═══ Data provided ═══
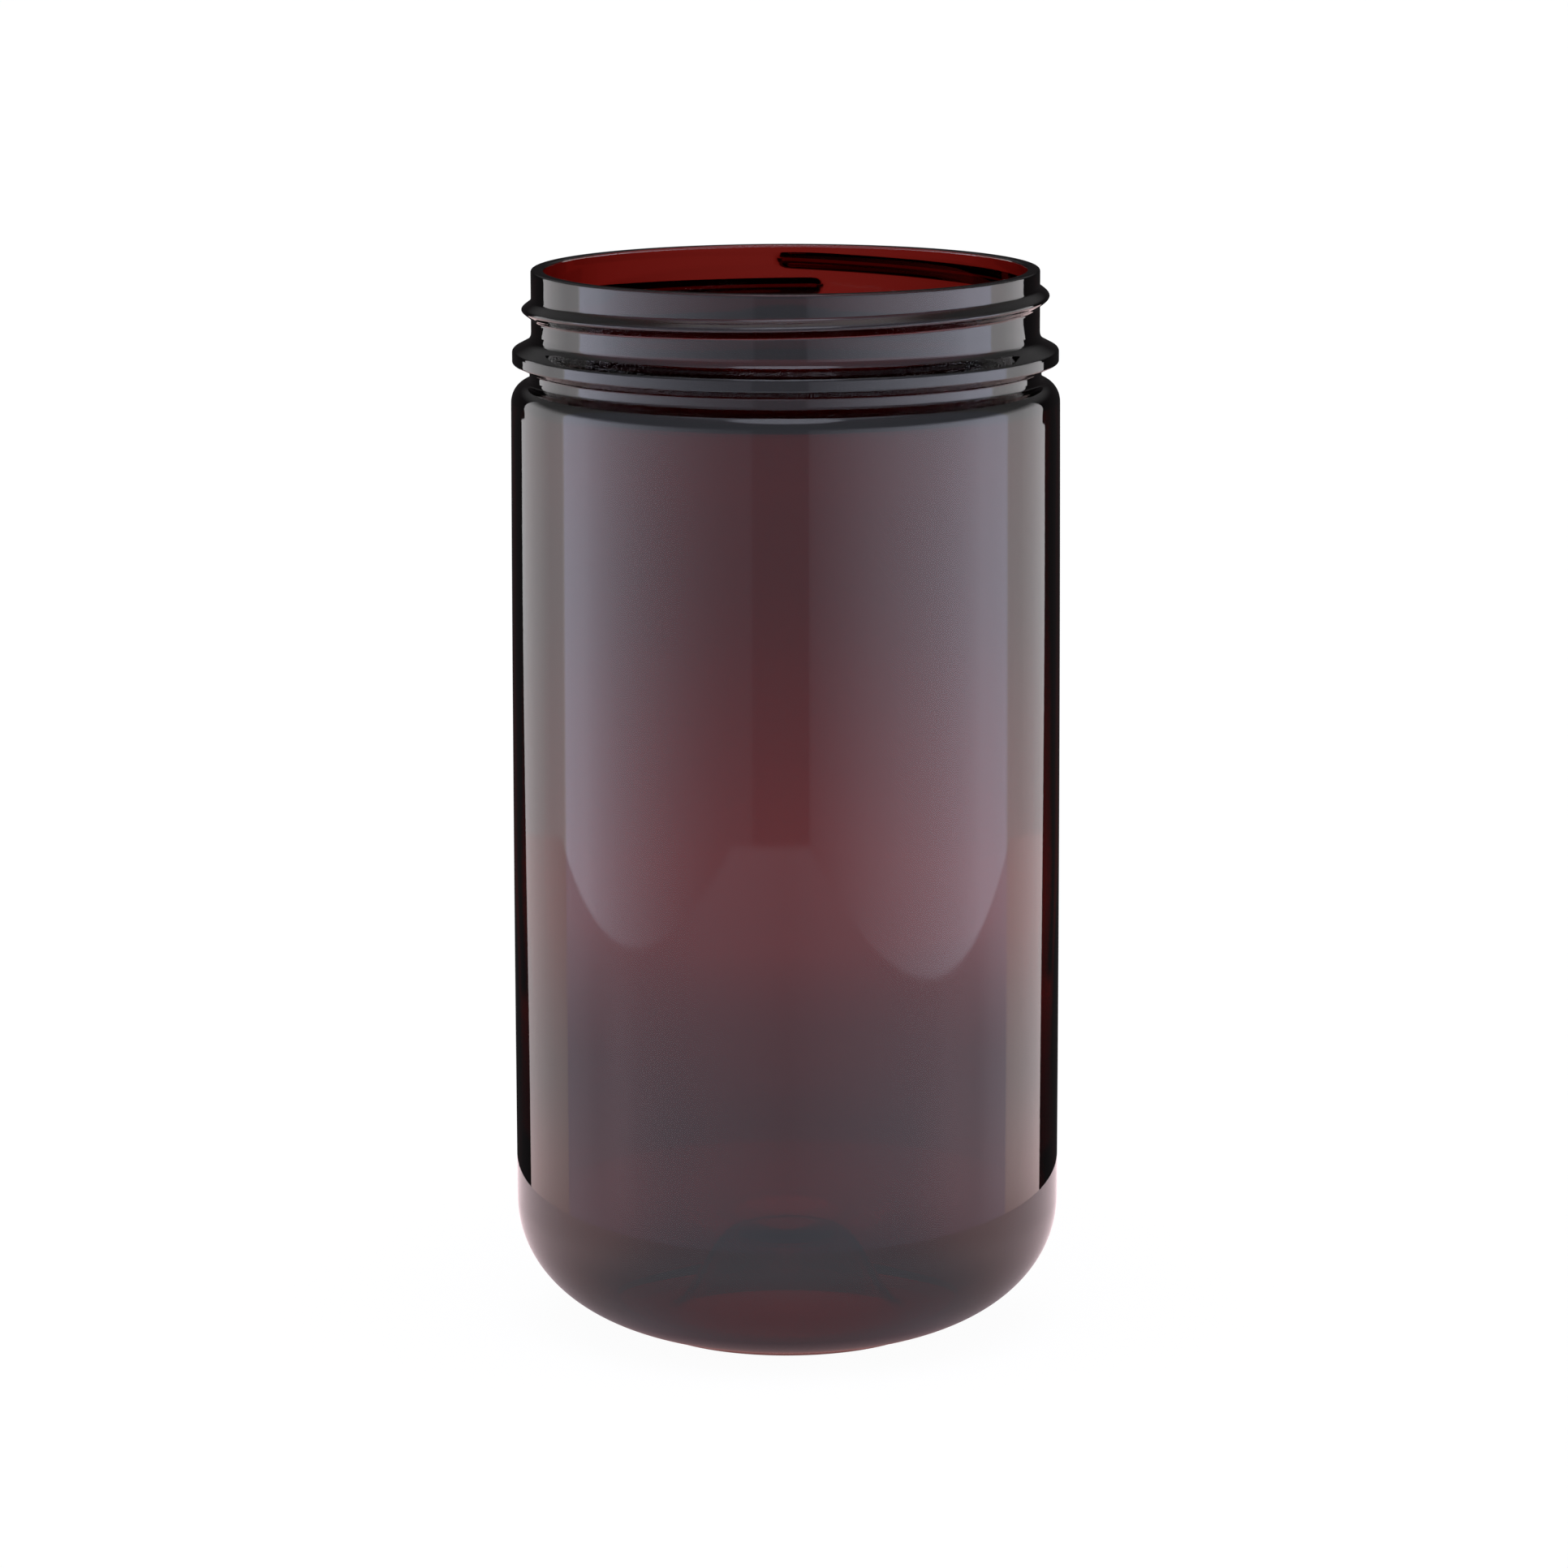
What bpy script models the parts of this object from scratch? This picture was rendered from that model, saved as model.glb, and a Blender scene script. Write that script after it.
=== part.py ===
"""Wide-mouth apothecary jar: one blow-moulded body with a screw-thread neck and a pushed-up base.

Metres, +Z up, the jar stands on its contact ring at the origin.
"""

import math

import bmesh
import bpy

MM = 0.001

# Overall
HEIGHT = 182.0 * MM
SEGMENTS = 60

# Neck finish
NECK_RADIUS = 42.78 * MM
NECK_WALL = 2.2 * MM
RIM_EDGE = 0.5 * MM
THREAD_RADIUS = 44.38 * MM
THREAD_PITCH = 4.45 * MM
THREAD_HALF_ROOT = 1.95 * MM
THREAD_HALF_CREST = 0.75 * MM
THREAD_SHOULDER_HALF = 1.25 * MM
THREAD_SHOULDER_RISE = 0.75
THREAD_EMBED = 0.8 * MM
THREAD_START_HEIGHT = 178.65 * MM
THREAD_START_ANGLE = math.radians(91.5)
THREAD_SWEEP = math.radians(370.0)
THREAD_STEP = math.radians(6.0)
THREAD_RUNOUT = math.radians(2.5)
THREAD_RUNOUT_STEPS = 3
THREAD_TIP_SCALE = 0.2

# Transfer bead under the thread
BEAD_RADIUS = 46.0 * MM
BEAD_TOP = 170.2 * MM
BEAD_FACE_TOP = 168.5 * MM
BEAD_FACE_BOTTOM = 166.9 * MM
BEAD_UNDERSIDE = 165.7 * MM
BEAD_ROUND = 0.35 * MM

# Waist and shoulder corner
WAIST_RADIUS = 43.1 * MM
WAIST_BOTTOM = 163.0 * MM
SHOULDER_BOTTOM = 159.6 * MM
SHOULDER_RADIUS = 46.24 * MM
SHOULDER_STEPS = 5
SHOULDER_WALL = 1.7 * MM

# Straight body
BODY_WALL = 1.3 * MM
BODY_STATIONS = (
    (130.0 * MM, 46.41 * MM),
    (91.0 * MM, 46.50 * MM),
    (55.0 * MM, 46.51 * MM),
)

# Heel, a rounded corner from the wall to the contact ring
HEEL_TOP = 22.5 * MM
HEEL_RADIUS = 46.46 * MM
HEEL_ROOT = 15.9 * MM
HEEL_POWER = 2.08
HEEL_RISE = 0.35 * MM
HEEL_STEPS = 9
HEEL_LAST_ANGLE = math.radians(70.0)
HEEL_WALL = 1.6 * MM

# Base
CONTACT_OUTER = 24.4 * MM
CONTACT_INNER = 21.4 * MM
BASE_WALL = 2.2 * MM
PUSH_UP = 15.2 * MM
PUSH_UP_FLAT = 9.0 * MM
PUSH_UP_STEPS = 6
GATE_RADIUS = 1.6 * MM
GATE_DROP = 0.7 * MM
GATE_TAPER = 0.75

AMBER = (0.16, 0.025, 0.012, 1.0)
AMBER_ROUGHNESS = 0.06
PET_IOR = 1.57


def clear_scene():
    """Remove every object that is in the file."""
    for scene_object in list(bpy.data.objects):
        bpy.data.objects.remove(scene_object, do_unlink=True)


def amber_material():
    """See-through dark amber plastic."""
    material = bpy.data.materials.new("amber_pet")
    material.use_nodes = True
    shader = material.node_tree.nodes["Principled BSDF"]
    shader.inputs["Base Color"].default_value = AMBER
    shader.inputs["Roughness"].default_value = AMBER_ROUGHNESS
    shader.inputs["IOR"].default_value = PET_IOR
    shader.inputs["Transmission Weight"].default_value = 1.0
    material.diffuse_color = AMBER
    return material


def heel_point(angle):
    """Point of the heel corner, from the wall (0) towards the contact ring."""
    power = 2.0 / HEEL_POWER
    across = math.cos(angle) ** power
    down = math.sin(angle) ** power
    radius = HEEL_ROOT + (HEEL_RADIUS - HEEL_ROOT) * across
    height = (HEEL_TOP + HEEL_RISE) * (1.0 - down) - HEEL_RISE
    return radius, height


def dome_points():
    """Pushed-up base from the contact ring to the flat centre disc."""
    points = []
    for step in range(1, PUSH_UP_STEPS + 1):
        part = step / PUSH_UP_STEPS
        ease = 0.5 - 0.5 * math.cos(math.pi * part)
        radius = CONTACT_INNER + (PUSH_UP_FLAT - CONTACT_INNER) * part
        points.append((radius, PUSH_UP * ease))
    return points


def outer_upper_profile():
    """Rim, neck and bead, from the rim downwards, without a wall behind."""
    return [
        (NECK_RADIUS - RIM_EDGE, HEIGHT),
        (NECK_RADIUS, HEIGHT - RIM_EDGE),
        (NECK_RADIUS, BEAD_TOP),
        (BEAD_RADIUS - BEAD_ROUND, BEAD_FACE_TOP + BEAD_ROUND),
        (BEAD_RADIUS, BEAD_FACE_TOP),
        (BEAD_RADIUS, BEAD_FACE_BOTTOM),
        (BEAD_RADIUS - BEAD_ROUND, BEAD_FACE_BOTTOM - BEAD_ROUND),
        (WAIST_RADIUS + BEAD_ROUND, BEAD_UNDERSIDE),
    ]


def outer_lower_profile():
    """Waist, shoulder, body, heel and base with the wall thickness at each point."""
    points = [(WAIST_RADIUS, BEAD_UNDERSIDE - BEAD_ROUND, NECK_WALL)]
    points.append((WAIST_RADIUS, WAIST_BOTTOM, SHOULDER_WALL))
    reach = SHOULDER_RADIUS - WAIST_RADIUS
    drop = WAIST_BOTTOM - SHOULDER_BOTTOM
    for step in range(1, SHOULDER_STEPS + 1):
        angle = math.pi / 2 * step / SHOULDER_STEPS
        radius = WAIST_RADIUS + reach * math.sin(angle)
        height = SHOULDER_BOTTOM + drop * math.cos(angle)
        points.append((radius, height, SHOULDER_WALL))
    for height, radius in BODY_STATIONS:
        points.append((radius, height, BODY_WALL))
    for step in range(HEEL_STEPS + 1):
        radius, height = heel_point(HEEL_LAST_ANGLE * step / HEEL_STEPS)
        if radius > CONTACT_OUTER and height > 0.0:
            wall = BODY_WALL + (HEEL_WALL - BODY_WALL) * step / HEEL_STEPS
            points.append((radius, height, wall))
    points.append((CONTACT_OUTER, 0.0, BASE_WALL))
    points.append((CONTACT_INNER, 0.0, BASE_WALL))
    for radius, height in dome_points():
        points.append((radius, height, BASE_WALL))
    return points


def inner_profile(points):
    """Inside surface: each outer point moved inwards along its normal by the wall there."""
    inside = []
    for index in range(1, len(points) - 1):
        before = points[index - 1]
        here = points[index]
        after = points[index + 1]
        run = after[0] - before[0]
        rise = after[1] - before[1]
        length = math.hypot(run, rise)
        radius = here[0] + here[2] * rise / length
        height = here[1] - here[2] * run / length
        inside.append((radius, height))
    return inside


def jar_profile():
    """Closed half section from the axis under the base, over the rim, to the axis inside."""
    lower = outer_lower_profile()
    inside = inner_profile(lower)
    section = [(0.0, PUSH_UP - GATE_DROP)]
    section.append((GATE_RADIUS * GATE_TAPER, PUSH_UP - GATE_DROP))
    section.append((GATE_RADIUS, PUSH_UP))
    section.extend((radius, height) for radius, height, wall in reversed(lower))
    section.extend(reversed(outer_upper_profile()))
    bore = NECK_RADIUS - NECK_WALL
    section.append((bore + RIM_EDGE, HEIGHT))
    section.append((bore, HEIGHT - RIM_EDGE))
    section.append((bore, BEAD_UNDERSIDE))
    section.extend(inside)
    section.append((0.0, PUSH_UP + BASE_WALL))
    return section


def object_from_bmesh(name, mesh_data, material, smooth_angle):
    """Turn a bmesh into a named object."""
    mesh = bpy.data.meshes.new(name)
    mesh_data.to_mesh(mesh)
    mesh_data.free()
    mesh.materials.append(material)
    made = bpy.data.objects.new(name, mesh)
    bpy.context.scene.collection.objects.link(made)
    if smooth_angle:
        mesh.shade_smooth()
        mesh.set_sharp_from_angle(angle=smooth_angle)
    return made


def spun_body(material):
    """Spin the half section into the closed body of the jar."""
    mesh_data = bmesh.new()
    corners = [mesh_data.verts.new((radius, 0.0, height)) for radius, height in jar_profile()]
    edges = [mesh_data.edges.new(pair) for pair in zip(corners, corners[1:])]
    bmesh.ops.spin(
        mesh_data,
        geom=corners + edges,
        cent=(0.0, 0.0, 0.0),
        axis=(0.0, 0.0, 1.0),
        dvec=(0.0, 0.0, 0.0),
        angle=math.tau,
        steps=SEGMENTS,
        use_merge=True,
        use_duplicate=False,
    )
    bmesh.ops.remove_doubles(mesh_data, verts=mesh_data.verts, dist=0.01 * MM)
    bmesh.ops.recalc_face_normals(mesh_data, faces=mesh_data.faces)
    return object_from_bmesh("jar", mesh_data, material, math.radians(30.0))


def thread_stations():
    """Angles along the thread with the size of its section, rounded off at both ends."""
    stations = []
    for step in range(THREAD_RUNOUT_STEPS):
        part = step / THREAD_RUNOUT_STEPS
        size = max(THREAD_TIP_SCALE, math.sqrt(1.0 - (1.0 - part) ** 2))
        stations.append((THREAD_RUNOUT * part, size))
    count = round((THREAD_SWEEP - 2 * THREAD_RUNOUT) / THREAD_STEP)
    for step in range(count + 1):
        stations.append((THREAD_RUNOUT + (THREAD_SWEEP - 2 * THREAD_RUNOUT) * step / count, 1.0))
    tail = [(THREAD_SWEEP - angle, size) for angle, size in stations[:THREAD_RUNOUT_STEPS]]
    stations.extend(reversed(tail))
    return stations


def thread_section(size):
    """Section of the thread ridge as radius and height from its centre line."""
    rise = (THREAD_RADIUS - NECK_RADIUS) * size
    root = NECK_RADIUS - THREAD_EMBED
    return [
        (root, -THREAD_HALF_ROOT * size),
        (NECK_RADIUS, -THREAD_HALF_ROOT * size),
        (NECK_RADIUS + rise * THREAD_SHOULDER_RISE, -THREAD_SHOULDER_HALF * size),
        (NECK_RADIUS + rise, -THREAD_HALF_CREST * size),
        (NECK_RADIUS + rise, THREAD_HALF_CREST * size),
        (NECK_RADIUS + rise * THREAD_SHOULDER_RISE, THREAD_SHOULDER_HALF * size),
        (NECK_RADIUS, THREAD_HALF_ROOT * size),
        (root, THREAD_HALF_ROOT * size),
    ]


def station_corners(angle, size):
    """Corners of one thread section in space, right-hand and falling from the top."""
    azimuth = THREAD_START_ANGLE - angle
    centre = THREAD_START_HEIGHT - THREAD_PITCH * angle / math.tau
    corners = []
    for radius, offset in thread_section(size):
        corners.append((radius * math.cos(azimuth), radius * math.sin(azimuth), centre + offset))
    return corners


def thread_ridge(material):
    """Sweep the thread section down its helix by extruding its end face step by step."""
    mesh_data = bmesh.new()
    stations = thread_stations()
    ring = [mesh_data.verts.new(corner) for corner in station_corners(*stations[0])]
    bmesh.ops.contextual_create(mesh_data, geom=ring)
    loops = [ring]
    for angle, size in stations[1:]:
        border = [
            edge
            for edge in mesh_data.edges
            if edge.verts[0] in loops[-1] and edge.verts[1] in loops[-1]
        ]
        grown = bmesh.ops.extrude_edge_only(mesh_data, edges=border)
        added = [item for item in grown["geom"] if isinstance(item, bmesh.types.BMVert)]
        ordered = []
        for corner in loops[-1]:
            match = min(added, key=lambda vert: (vert.co - corner.co).length)
            added.remove(match)
            ordered.append(match)
        for vert, place in zip(ordered, station_corners(angle, size)):
            vert.co = place
        loops.append(ordered)
    bmesh.ops.contextual_create(mesh_data, geom=loops[-1])
    bmesh.ops.recalc_face_normals(mesh_data, faces=mesh_data.faces)
    ridge = object_from_bmesh("thread_ridge", mesh_data, material, 0.0)
    ridge.hide_render = True
    ridge.display_type = "WIRE"
    return ridge


def join_thread(body, ridge):
    """Fuse the moulded thread to the neck wall."""
    union = body.modifiers.new("moulded_thread", "BOOLEAN")
    union.operation = "UNION"
    union.solver = "EXACT"
    union.object = ridge


def main():
    clear_scene()
    material = amber_material()
    body = spun_body(material)
    ridge = thread_ridge(material)
    join_thread(body, ridge)


main()
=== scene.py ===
import math

import bmesh
import bpy
from bpy.props import FloatProperty, FloatVectorProperty, IntProperty, PointerProperty
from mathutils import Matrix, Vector


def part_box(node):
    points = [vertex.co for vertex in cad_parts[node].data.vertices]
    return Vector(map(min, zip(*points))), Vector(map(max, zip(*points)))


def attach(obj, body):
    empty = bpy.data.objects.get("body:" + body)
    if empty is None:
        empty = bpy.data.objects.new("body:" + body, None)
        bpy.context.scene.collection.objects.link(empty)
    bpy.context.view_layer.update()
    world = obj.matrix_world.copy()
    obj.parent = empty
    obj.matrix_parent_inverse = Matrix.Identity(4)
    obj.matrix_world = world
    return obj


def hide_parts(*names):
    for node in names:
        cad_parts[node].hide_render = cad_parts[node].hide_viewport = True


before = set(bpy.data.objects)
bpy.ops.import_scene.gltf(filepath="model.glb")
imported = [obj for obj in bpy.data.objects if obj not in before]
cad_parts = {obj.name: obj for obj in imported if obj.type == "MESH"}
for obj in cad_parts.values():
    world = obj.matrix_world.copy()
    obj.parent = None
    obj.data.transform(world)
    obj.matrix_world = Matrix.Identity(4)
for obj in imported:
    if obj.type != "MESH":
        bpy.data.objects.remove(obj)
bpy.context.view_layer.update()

bl_info = {
    "name": "Apothecary jar",
    "version": (1, 0, 0),
    "blender": (4, 5, 0),
    "location": "3D View > Sidebar > Jar",
    "description": "Builds a wide-mouth amber jar and a plain studio around it",
    "category": "Add Mesh",
}

CAD_LOW, CAD_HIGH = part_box("jar")

MM = 0.001
CLEAR_OF_FLOOR = 0.05 * MM
WHITE = (1.0, 1.0, 1.0, 1.0)

# Small roundings of the section
BEAD_TOP_FILLET = 2.2 * MM
BEAD_TOP_EDGE = 0.6 * MM
BEAD_FOOT_EDGE = 0.3 * MM
BEAD_FOOT_FILLET = 0.4 * MM
WAIST_LEDGE = 0.4 * MM
HEEL_LEVEL_OUT = 0.35 * MM
HEEL_LAST_TURN = math.radians(72.0)

# Mark left by the mould in the middle of the base
GATE_DROP = 0.7 * MM
GATE_EDGE_DROP = 0.5 * MM
RING_STEP = 0.45 * MM
RING_INNER = 0.9 * MM
RING_OUTER = 0.5 * MM

# Where the neck's lines and the body's lines meet
WAIST_JOIN = 0.6 * MM
WAIST_CLEAR = 0.7 * MM
BASE_REACH = 30 * MM

# Longest step along the section
NECK_SPACING = 0.17 * MM
WAIST_SPACING = 0.6 * MM
BORE_SPACING = 2.5 * MM
MERGE_WITHIN = 0.002 * MM

# Both ends of the thread curl up over this much of the turn
THREAD_CURL = math.radians(50.0)

# Levels between which one side of the wall is thinner
THIN_FROM = 30.0 * MM
THIN_TO = 150.0 * MM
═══
• **Exercise task**
Nothing beyond the required lines should be retyped: start with the line that contains "points = [vertex.co" and finish with the line that contains "for node in".

• **Solution**
    points = [vertex.co for vertex in cad_parts[node].data.vertices]
    return Vector(map(min, zip(*points))), Vector(map(max, zip(*points)))


def attach(obj, body):
    empty = bpy.data.objects.get("body:" + body)
    if empty is None:
        empty = bpy.data.objects.new("body:" + body, None)
        bpy.context.scene.collection.objects.link(empty)
    bpy.context.view_layer.update()
    world = obj.matrix_world.copy()
    obj.parent = empty
    obj.matrix_parent_inverse = Matrix.Identity(4)
    obj.matrix_world = world
    return obj


def hide_parts(*names):
    for node in names:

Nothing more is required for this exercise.